After referencing further relevant examples from case law, Lockyer noted the current release hearing ought to be viewed through 2023 eyes instead of relying on confessions obtained through “circumstances that today, we would not allow” as they were 30 years ago. At issue, according to Lockyer, is how reliable the confessions provided by the sisters were at that time, drawing from how vulnerable people have been known to make false confessions.
“We want to engage the services of a forced confessions expert to review these confessions,” Lockyer said, adding that after such a professional meets with Odelia and Nerissa, plus examining the confessions they gave, and opinion on their relevance could be made, “if these confessions are actually real.”
“This case tells us a lot about truth and reconciliation,” Lockyer said in his conclusion, calling for the release of the sisters.
Next to present was lawyer Deanna Harris, who outlined the conditions the sisters would abide by in their release. She noted that they’re urging the court not to impose conditions such as a curfew, or drug and alcohol prohibition, rather to instate “…conditions that would support them in their recovery and build on their strengths.”
The minimal conditions sought by defence include residing with people who can provide an assurity, and accessing community and family supports. Odelia would reside with her husband and children with the Yorkton Tribal Council offering counselling and possible employment. Nerissa would reside in a home with Vice Chief of the Congress of Aboriginal Peoples Kim Beaudin and his family - an environment with many years of assisting vulnerable people. She would have the support of the Saskatoon Tribal Council with VC Allyson Bear as a personal point of contact. Nerissa would also have access to programming, counselling and volunteer opportunities. Both sisters would also have access to supports from Innocence Canada.
Jerome Kennedy, another lawyer representing the sisters, explained how Innocence Canada operates and advocates for wrongfully convicted individuals. He also questioned the relevance of having the Quewezance sisters continue incarceration while waiting for the ministerial review process.

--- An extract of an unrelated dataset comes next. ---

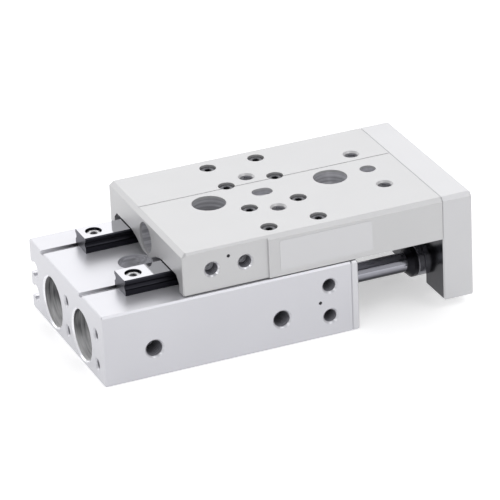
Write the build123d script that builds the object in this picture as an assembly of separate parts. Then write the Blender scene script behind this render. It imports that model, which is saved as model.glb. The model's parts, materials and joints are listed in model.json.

“If they’re denied application for release, they will spend another three to four years in jail or on parole,” he said, adding it’s not in the public interest that the women lose more years of their life in jail or on parole. “This is not theory, it is the reality of the process.”
Added to the time waiting for the ministerial review process and ultimate report, Kennedy noted there are inherent “delays within that delay” as it will take time to process and respond to the information presented.
Court will hear arguments presented by the Crown this afternoon.